The platform is also extremely versatile: You can find modern sporting rifles chambered in a wide range of calibers, from affordable rimfire plinkers to thunderous magnums and everything in between—even pistol calibers and shotgun chamberings. In fact, by pairing one multi-caliber lower receiver with any number of upper receivers of different calibers, you can effectively have one gun capable of fulfilling a number of roles.

AR-pattern rifles have become a go-to tool for today’s hunter, but for the uninitiated, which chamberings and configurations are best suited to which hunting applications?

What calibers for what game?

Please note: The following are only a small selection of calibers among an exhaustive list of those available, and they certainly aren’t limited to the applications listed. But for those new to hunting with an AR who may be trying to decide on a caliber, this might provide a starting point.

For varmints and small game such as prairie dogs, raccoons, jackrabbits, et al., it’s tough to beat the enduring .223 Remington. It’s arguably the most widely used cartridge in the country, affordable, and is plenty potent out to several hundred yards. It’s also an excellent option for introducing new shooters or young hunters without the punishing recoil of larger calibers. With the right ammo, it’s even been known to take small deer. (Where legal: This round is at the very bottom limit of legal and ethical deer cartridges.)

For long-range shooting on open prairie, such as when pursuing pronghorn, consider something with a little more potency and range. Try an intermediate cartridge renowned for extreme accuracy such as the .22-250, 243 Winchester, 6.5 Grendel, or 6.8 SPC. These are still comparatively low-recoil rounds, but flat-shooting and better able to buck the wind than smaller calibers. The six-millimeters will work great on game the size of whitetail deer, too, as will the venerable .308 Winchester—an affordable and versatile choice. The .300 Blackout has also gained notoriety for its excellent performance when suppressed—an increasingly popular addition to hunting rifles.

Hunting in thick brush and need a heavy bullet less likely to deflect when punching through it? Consider a hefty .458 SOCOM or .50 Beowulf. Slinging 300- to 400-grain bullets at north of 1,800 FPS, these bulldozers are perfectly suited to taking down tough game like feral hogs.

For larger game like elk or black bear, consider any of the 7mm family of cartridges, or any of the number of short magnums available for the AR platform.

Are modern sporting rifles unsporting?

Despite their name, are modern sporting rifles truly sporting? Traditionalists might argue that using a magazine-fed, semi-automatic rifle for hunting isn’t ethical, that it diminishes a hunter’s focus on accuracy and taking only humane, deliberate shots by instead providing a high volume of ready ammunition to follow-up on poorly placed, hasty, or stretched shots.

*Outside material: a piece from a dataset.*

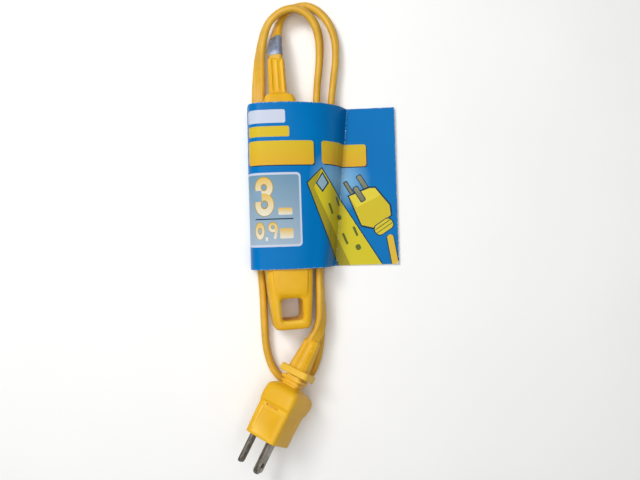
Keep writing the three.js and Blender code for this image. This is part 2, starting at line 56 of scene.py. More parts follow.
# ---- Places, as the frame has them: millimetres and degrees ----
BAR_PLACE = {"at": (-16.6, -51.8, 14.9), "roll": 10, "yaw": 3.44}
PLUG_PLACE = {"at": (-31.3, -114.2, 26), "pitch": -10, "roll": -28, "yaw": -26.5}
SLEEVE_PLACE = {"at": (0, 31.7, 0), "yaw": 1.9}
BAR_LENGTH = 137
BAR_RELIEF = 22  # length of the bar's relief
PLUG_RELIEF = 23  # length of the plug's relief

# The cord's route: x, y, z and how far its width is turned from standing on edge, in degrees.
ROUTE = (
    (-26.2, 107.9, 14.9, 100),
    (-26.45, 112.4, 14.2, 110),
    (-26.5, 118.6, 11.4, 128),
    (-25.8, 126.4, 7.4, 153),
    (-23.8, 133.2, 4.9, 164),
    (-19.4, 138.7, 4.3, 162),
    (-13, 141.6, 4.3, 160),
    (-6, 141.4, 4.3, 160),
    (0.6, 137.2, 4.3, 160),
    (5.9, 130, 4.3, 161),
    (8.9, 121, 4.4, 168),
    (9.3, 109, 4.7, 180),
    (7.6, 92, 5.1, 180),
    (5, 62, 5.1, 180),
    (2.2, 20, 5.1, 180),
    (0.5, -17, 5.1, 180),
    (0.9, -38, 5.1, 180),
    (0.9, -57, 5.1, 180),
    (-1.4, -72, 4.7, 180),
    (-6, -81.8, 4.3, 180),
    (-13.6, -86.6, 4.3, 180),
    (-21.8, -84.6, 4.3, 180),
    (-28.4, -77.4, 4.3, 180),
    (-32.2, -65.5, 4.8, 180),
    (-33.6, -50, 5.1, 180),
    (-34.4, -33, 5.1, 180),
    (-35.8, -17, 5.1, 176),
    (-36.2, -3, 4.7, 132),
    (-36.3, 12, 3.1, 92),
    (-36.6, 48, 3.1, 90),
    (-37.4, 80, 3.2, 90),
    (-37.1, 96, 4.5, 112),
    (-35.9, 112, 7.8, 150),
    (-31.9, 126.4, 11.6, 160),
    (-25, 134.2, 13.2, 158),
    (-16.4, 137.3, 13.4, 157),
    (-9.4, 135.2, 12.6, 157),
    (-3.8, 130, 10.6, 158),
    (-0.7, 121, 8.2, 164),
    (-0.4, 108, 6.3, 174),
    (-1.9, 90, 6.2, 180),
    (-2.2, 70, 8.8, 180),
    (-1.2, 42, 13.6, 180),
    (-0.6, 10, 13.8, 180),
    (-0.3, -17, 13.8, 172),
    (0.4, -34, 14, 162),
    (0.7, -46, 14.2, 146),
    (-1.2, -54.2, 14.5, 122),
    (-3.79, -59.03, 15.13, 114),
)

# ---- What is printed on the sleeve ----
# millimetres from the sleeve's middle, x toward the flap and y up the sleeve
GLOW = (12.5, 4)  # middle of the pale glow behind the drawings
GLOW_REACH = 19
DARK = "#173850"
SHADE = "#5d6a2a"
BRASS_INK = "#a88a2a"
PANEL_INKS = ("#6f93ab", "#9db1c2")
FIGURE = ("#d9b24c", "#dfdccb")
GREY = ("#8c8c70", "#6f745f")


def flat(colour_name):
    """The same colour above and below."""
    return (colour_name, colour_name)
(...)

The reality is, a hunter can make a bad shot just as easily with a single-shot rifle as with a semi-automatic. This issue correlates far more with a hunter’s familiarity with their rifle, experience in the field, and hunting ethics and discipline. And for the next generation of hunters, many of whom grew up target shooting or competing with modern sporting rifles, their familiarity with the AR platform ensures safer gun handling and accuracy.

Although they may never fully eclipse more traditional hunting rifles, the modern sporting rifle is here to stay. In fact, it could prove a crucial asset in the development of a new generation of hunters who may have already shown interest in the shooting sports by owning and shooting an AR-pattern rifle, but haven’t yet tried their hand at hunting. Owning this tool and understanding the fundamentals of its use is one less barrier to entry standing in their way.